You’ll find two interfaces in the SDK *.Controls namespace that implement IKinectController and of course they are closely related to the other properties you have to implement.

Those interfaces are:
– IKinectPressableController
– IKinectManipulateableController

Since IsManipulatable returns true CreateController should return an instance of IKinectManipulateableController.
For an example how to implement IKinectPressableController see here.

Controller class DragAndDropController

public class DragAndDropController : IKinectManipulatableController, IDisposable

The DragAndDropController‘s constructor gets a reference to the manipulatable control, an IInputModel and a reference to the KinectRegion.

public DragAndDropController(FrameworkElement element, ManipulatableModel model, KinectRegion kinectRegion)
    this.element = new WeakReference(element);
    this.kinectRegion = kinectRegion;
    this.inputModel = model;

    if (this.inputModel == null)

The ManipulatableModel provides four events you can subscribe to in order to react to user input.
This sample uses the nuget package Kinect.ReactiveV2.Input that provides specific Rx-extension methods to subscribe to these events.

    this.eventSubscriptions = new CompositeDisposable 
                       .Subscribe(_ => VisualStateManager.GoToState(this.Control, "Focused", true)),

                       .Subscribe(_ => Debug.WriteLine(string.Format("ManipulationInertiaStarting: {0}, ", DateTime.Now))),

                       .Subscribe(_ => OnManipulationUpdated(_)),

                       .Subscribe(_ => VisualStateManager.GoToState(this.Control, "Unfocused", true)),

All subscriptions are composed into one CompositeDisposable that is disposed in the controllers’s Dispose() method.

  • ManipulationStartedObservable –> is fired when the user closes it’s hand
  • ManipulationInertiaStartingObservable –> ???
  • ManipulationUpdatedObservable –> is fired when the user moves it’s hand while keeping it closed
  • ManipulationCompletedObservable –> is fired when the user releases it’s hand

For this sample the most interesting observable is ManipulationUpdatedObservable.
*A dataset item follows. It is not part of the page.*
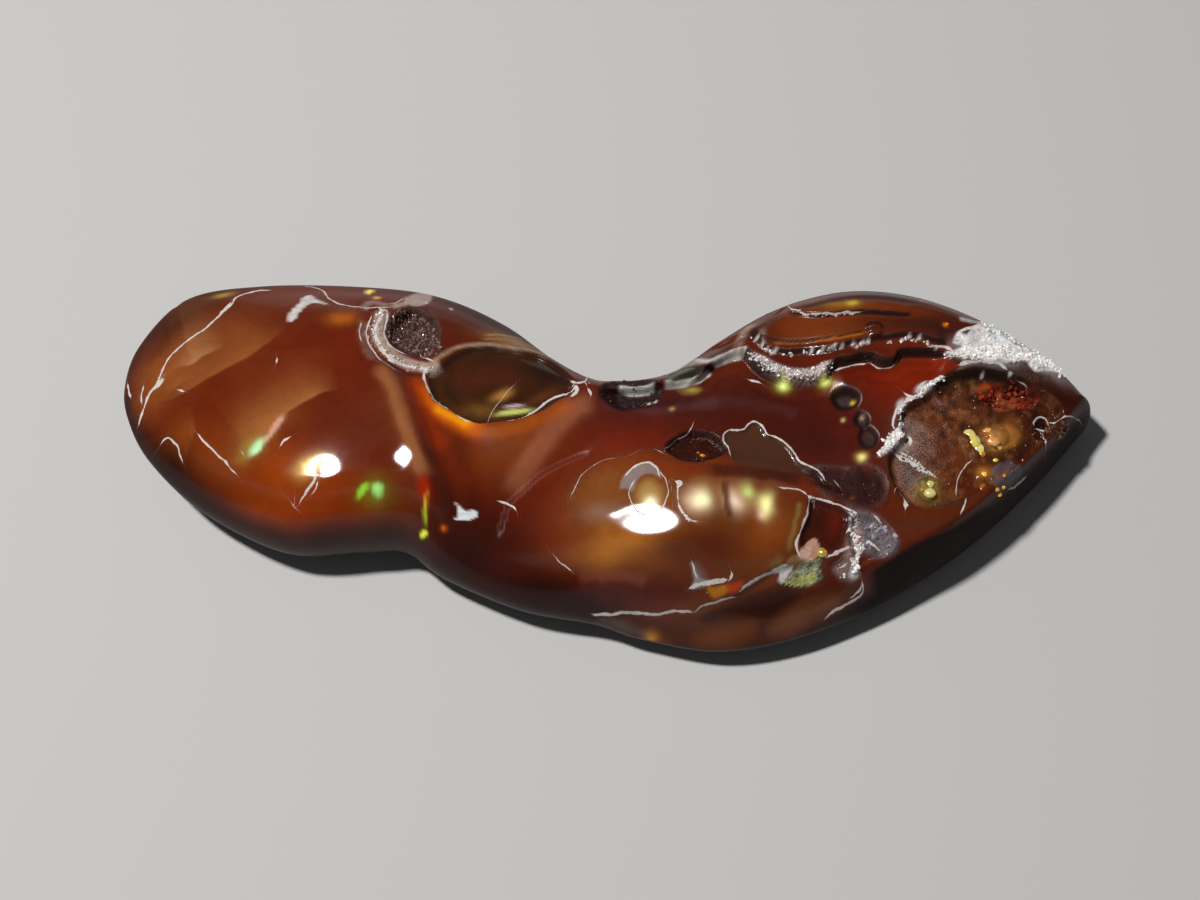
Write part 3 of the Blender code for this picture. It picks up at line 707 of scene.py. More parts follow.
# Places with a shape of their own: colour, softness of the edge, strength, roughness, grit and outline.
POOLS = {
    "eye": ("#3A1E0D", 0.10, 1.0, 0.09, 0.0, HOLLOWS["almond_eye"][-1]),
    "druse": ("#4A322A", 0.20, 1.0, 0.45, 1.0, HOLLOWS["druse_pit"][-1]),
    "notch": ("#1D0D0A", 0.25, 0.9, 0.60, 0.5, HOLLOWS["notch"][-1]),
    "olive_lens": ("#34301E", 0.08, 1.0, 0.06, 0.0, HOLLOWS["olive_lens"][-1]),
    "dark_pit": ("#34130C", 0.15, 1.0, 0.20, 0.5, HOLLOWS["dark_pit"][-1]),
    "cloud": ("#4C2D1E", 0.08, 1.0, 0.08, 0.0, HOLLOWS["cloud"][-1]),
    "pan": ("#562A12", 0.20, 1.0, 0.32, 0.45, HOLLOWS["pan"][-1]),
    "pan_brown": ("#451A0C", 0.50, 0.8, 0.08, 0.0, [
        (1000, 412), (1030, 405), (1060, 405), (1080, 415), (1070, 440), (1045, 462), (1020, 478),
        (1010, 450),
    ]),
    "pan_dark_back": ("#3A1A12", 0.35, 0.8, 0.10, 0.2, [
        (935, 392), (950, 378), (975, 370), (1005, 370), (1035, 378), (1060, 388), (1040, 396), (1000, 384),
        (965, 388), (945, 400),
    ]),
    "vug": ("#6E2210", 0.25, 0.9, 0.18, 0.35, HOLLOWS["vug"][-1]),
    "dark_rubble": ("#260500", 0.85, 0.95, 0.80, 0.60, [
        (805, 472), (828, 466), (850, 468), (868, 464), (884, 476), (886, 498), (868, 510), (845, 504),
        (822, 492),
    ]),
    "broken_patch": ("#6C6468", 0.45, 0.85, 0.25, 0.7, [
        (847, 510), (858, 511), (873, 514), (881, 522), (890, 531), (897, 538), (899, 546), (894, 553),
        (884, 557), (873, 557), (866, 553), (862, 544), (857, 535), (849, 529), (845, 518),
    ]),
    "dark_facet": ("#3A1008", 0.15, 0.95, 0.08, 0.0, HOLLOWS["dark_facet"][-1]),
    "ring_pit_back": ("#1C0A08", 0.25, 0.95, 0.65, 0.2, HOLLOWS["ring_pit_back"][-1]),
    "ring_pit_middle": ("#1C0A08", 0.25, 0.95, 0.65, 0.2, HOLLOWS["ring_pit_middle"][-1]),
    "ring_pit_front": ("#200C0A", 0.25, 0.95, 0.65, 0.2, HOLLOWS["ring_pit_front"][-1]),
    "white_crust": ("#C4BEBA", 0.12, 1.0, 0.50, 0.9, [
        (953, 343), (958, 331), (966, 334), (972, 328), (985, 322), (999, 326), (1018, 338), (1037, 349),
        (1052, 360), (1067, 376), (1056, 373), (1044, 372), (1034, 371), (1024, 362), (1010, 364),
        (996, 362), (982, 363), (968, 367), (957, 371), (963, 362), (952, 357), (944, 354), (956, 350),
        (963, 346),
    ]),
    "crust_blue": ("#DCE6F0", 0.3, 0.8, 0.4, 0.5, [
        (990, 328), (1006, 334), (1020, 344), (1010, 350), (996, 342),
    ]),
    "crust_gap_left": ("#2E1A12", 0.08, 0.85, 0.3, 0.6, [
        (969, 340), (977, 336), (985, 341), (981, 347), (973, 348),
    ]),
    "crust_gap_low": ("#3A2218", 0.08, 0.85, 0.3, 0.6, [
        (950, 359), (962, 356), (976, 358), (968, 362), (959, 363),
    ]),
    # Painted shadow: a thin dark line between the crust's top edge and the rest of it.
    "crust_shadow_line": ("#4A3A32", 0.06, 0.8, 0.4, 0.6, [
        (1003, 331), (1019, 342), (1037, 353), (1053, 364), (1050, 367), (1035, 357), (1017, 346),
        (1002, 334),
    ]),
    "druzy_band": ("#C0B2AC", 0.12, 0.9, 0.45, 1.0, [
        (744, 356), (755, 367), (768, 376), (785, 381), (803, 382), (818, 381), (829, 374), (835, 364),
        (824, 362), (812, 368), (795, 369), (778, 364), (764, 357), (752, 351),
    ]),
    "shelf": ("#4E220F", 0.25, 0.85, 0.07, 0.0, [
        (600, 620), (625, 617), (655, 619), (680, 615), (700, 614), (722, 605), (740, 600), (760, 590),
        (785, 582), (812, 588), (840, 582), (862, 585), (858, 600), (830, 618), (790, 636), (740, 648),
        (690, 648), (640, 636), (612, 628),
    ]),
    # Painted shade over the middle of the front shelf.
    "shelf_middle_shade": ("#2E1008", 0.50, 0.8, 0.07, 0.0, [
        (700, 618), (730, 604), (760, 594), (790, 588), (800, 600), (780, 615), (740, 622), (715, 626),
    ]),
    "shelf_amber_left": ("#7A3C12", 0.8, 0.7, 0.07, 0.0, [
        (640, 640), (655, 636), (668, 641), (662, 648), (645, 647),
    ]),
    "shelf_amber_middle": ("#7A3E14", 1.0, 0.7, 0.07, 0.0, [
        (695, 638), (712, 628), (738, 622), (756, 628), (742, 642), (715, 648),
    ]),
    "shelf_tan": ("#76482C", 0.8, 0.75, 0.07, 0.0, [
        (768, 632), (782, 616), (802, 604), (830, 598), (838, 604), (815, 620), (790, 634),
    ]),
    "shelf_grey_end": ("#5C4F48", 0.4, 0.7, 0.10, 0.0, [
        (598, 619), (620, 620), (640, 628), (650, 636), (630, 634), (610, 628),
    ]),
    "white_crescent": ("#D8D2CE", 0.10, 0.9, 0.30, 0.3, [
        (289, 322), (291, 312), (297, 304), (303, 298), (309, 295), (315, 299), (327, 305), (316, 303),
        (307, 305), (299, 312), (294, 319),
    ]),
    "pale_lump": ("#B59A90", 0.15, 0.95, 0.15, 0.2, [
        (403, 300), (410, 295), (420, 292), (430, 295), (431, 300), (424, 305), (412, 306),
    ]),
    "olive_rim_glow": ("#7C6530", 0.2, 0.7, 0.1, 0.1, [
        (676, 388), (690, 386), (702, 388), (696, 394), (682, 394),
    ]),
    "dome_white_wedge": ("#8E8680", 0.12, 0.75, 0.12, 0.0, [
        (620, 488), (624, 476), (631, 469), (640, 464), (650, 463), (657, 469), (662, 478), (653, 474),
        (643, 475), (636, 482), (632, 492), (626, 488),
    ]),
    "bracket_web": ("#A2A6A8", 0.12, 0.6, 0.12, 0.0, [
        (691, 562), (697, 572), (703, 579), (712, 581), (704, 587), (691, 589), (694, 580),
    ]),
    "bracket_grey": ("#6E5A50", 0.3, 0.6, 0.10, 0.0, [(694, 562), (698, 577), (707, 576), (700, 566)]),
    "amber_window": ("#B87010", 0.15, 0.9, 0.08, 0.0, [
        (707, 588), (716, 587), (726, 586), (730, 590), (724, 595), (715, 598), (710, 594),
    ]),
    "amber_window_red": ("#B43C0A", 0.18, 0.9, 0.08, 0.0, [
        (727, 585), (734, 583), (740, 581), (743, 584), (738, 590), (731, 593), (727, 590),
    ]),
    "flake_bronze": ("#8E6A44", 0.06, 0.9, 0.12, 0.2, [
        (788, 560), (798, 554), (802, 558), (800, 564), (789, 570),
    ]),
    "flake_rose": ("#C0907A", 0.05, 0.95, 0.12, 0.1, [
        (814, 538), (819, 543), (820, 551), (816, 558), (810, 562), (799, 558), (801, 549), (807, 543),
    ]),
    "flake_rose_light": ("#DCB8A8", 0.12, 0.7, 0.12, 0.0, [
        (801, 552), (807, 546), (812, 550), (808, 558), (801, 557),
    ]),
    "flake_green": ("#9A9C7C", 0.05, 0.95, 0.14, 1.4, [
        (803, 562), (812, 559), (821, 560), (820, 569), (823, 577), (818, 582), (807, 586), (794, 586),
        (781, 584), (786, 579), (794, 571),
    ]),
    "flake_lime": ("#B4B45C", 0.15, 0.75, 0.12, 0.8, [
        (787, 580), (798, 576), (812, 574), (818, 578), (808, 584), (792, 585),
    ]),
    "flake_white": ("#E0DCD8", 0.05, 0.95, 0.2, 0.2, [
        (770, 573), (781, 566), (794, 567), (789, 574), (783, 582), (778, 580), (779, 573),
    ]),
    "break_ember": ("#4E1A0C", 0.3, 0.9, 0.1, 0.0, [
        (824, 562), (842, 558), (848, 572), (840, 584), (824, 584),
    ]),
    "white_vein": ("#8C746C", 0.35, 0.8, 0.25, 0.6, [
        (849, 532), (857, 526), (864, 534), (866, 543), (864, 550), (858, 560), (858, 573), (852, 581),
        (846, 580), (840, 578), (834, 568), (843, 560), (844, 549),
    ]),
    "neck_chip": ("#E3E8E8", 0.05, 0.95, 0.2, 0.1, [
        (456, 504), (460, 506), (465, 511), (475, 510), (475, 518), (466, 520), (455, 519), (459, 513),
    ]),
    "pan_grey": ("#5E4A40", 0.40, 0.85, 0.45, 1.2, [
        (890, 450), (902, 447), (915, 455), (928, 464), (934, 474), (922, 477), (908, 468), (896, 460),
    ]),
    "crust_foot": ("#3E2414", 0.30, 0.85, 0.5, 0.9, [
        (985, 364), (1000, 365), (1012, 365), (1024, 364), (1036, 373), (1050, 376), (1045, 384),
        (1030, 381), (1010, 375), (990, 371),
    ]),
    "pan_pink": ("#602C10", 0.6, 0.6, 0.32, 0.45, [
        (905, 405), (925, 398), (945, 402), (952, 420), (948, 445), (930, 456), (910, 446),
    ]),
    "pan_tan": ("#6A2E0E", 0.6, 0.7, 0.32, 0.45, [
        (935, 455), (960, 450), (975, 470), (965, 490), (945, 498), (925, 490),
    ]),
    "pan_green_back": ("#3C2814", 0.4, 0.85, 0.12, 0.2, [
        (962, 364), (985, 361), (1005, 368), (1010, 378), (990, 384), (965, 384), (950, 388), (940, 384),
    ]),
    "pan_lobe": ("#56200E", 0.3, 0.9, 0.10, 0.0, [
        (973, 461), (964, 468), (958, 482), (957, 495), (965, 500), (980, 492), (990, 482), (990, 468),
    ]),
    # Painted shade along the pan's front foot.
    "pan_foot_shade": ("#5C2408", 0.4, 0.7, 0.1, 0.1, [
        (890, 490), (920, 505), (955, 508), (990, 492), (970, 512), (930, 522), (900, 515),
    ]),
    "pan_facet": ("#544C50", 0.12, 0.9, 0.20, 0.3, [
        (991, 470), (998, 463), (1010, 460), (1020, 465), (1021, 478), (1010, 489), (998, 492), (992, 484),
    ]),
    "pan_glow": ("#9A6428", 0.3, 0.9, 0.08, 0.0, [
        (984, 430), (996, 425), (1010, 427), (1020, 435), (1012, 447), (995, 450), (985, 442),
    ]),
    "vug_ember": ("#A8380F", 0.2, 0.9, 0.12, 0.2, [
        (977, 390), (984, 384), (991, 388), (990, 398), (981, 400),
    ]),
    "vug_ember_right": ("#9A4022", 0.2, 0.9, 0.14, 0.3, [
        (994, 392), (1003, 388), (1012, 395), (1020, 402), (1010, 410), (998, 412), (993, 402),
    ]),
    "crust_shade": ("#3A2214", 0.25, 0.8, 0.2, 0.4, [
        (960, 366), (985, 361), (1010, 363), (1030, 372), (1010, 374), (980, 371),
    ]),
}
for colour, soft, strength, rough, grain, view_points in POOLS.values():
    shape = strength * smooth_step(within(view_points) / soft + 0.5)
    lay(colour, shape)
    bring(roughness, rough, shape)
    bring(grit, grain, shape)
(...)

Everytime this event is fired the method OnManipulationUpdated is called.

private void OnManipulationUpdated(KinectManipulationUpdatedEventArgs args)
    var dragableElement = this.Element;
    if (!(dragableElement.Parent is Canvas)) return;

    var delta = args.Delta.Translation;
    var translationPoint = new Point(delta.X, delta.Y);
    var translatedPoint = InputPointerManager.TransformInputPointerCoordinatesToWindowCoordinates(translationPoint, this.kinectRegion.Bounds);

    var offsetY = Canvas.GetTop(dragableElement);
    var offsetX = Canvas.GetLeft(dragableElement);

    if (double.IsNaN(offsetY)) offsetY = 0;
    if (double.IsNaN(offsetX)) offsetX = 0;

    Canvas.SetTop(dragableElement, offsetY + translatedPoint.Y);
    Canvas.SetLeft(dragableElement, offsetX + translatedPoint.X);

If this IKinectControl is placed inside a Canvas it’s position is updated relative to the users hand.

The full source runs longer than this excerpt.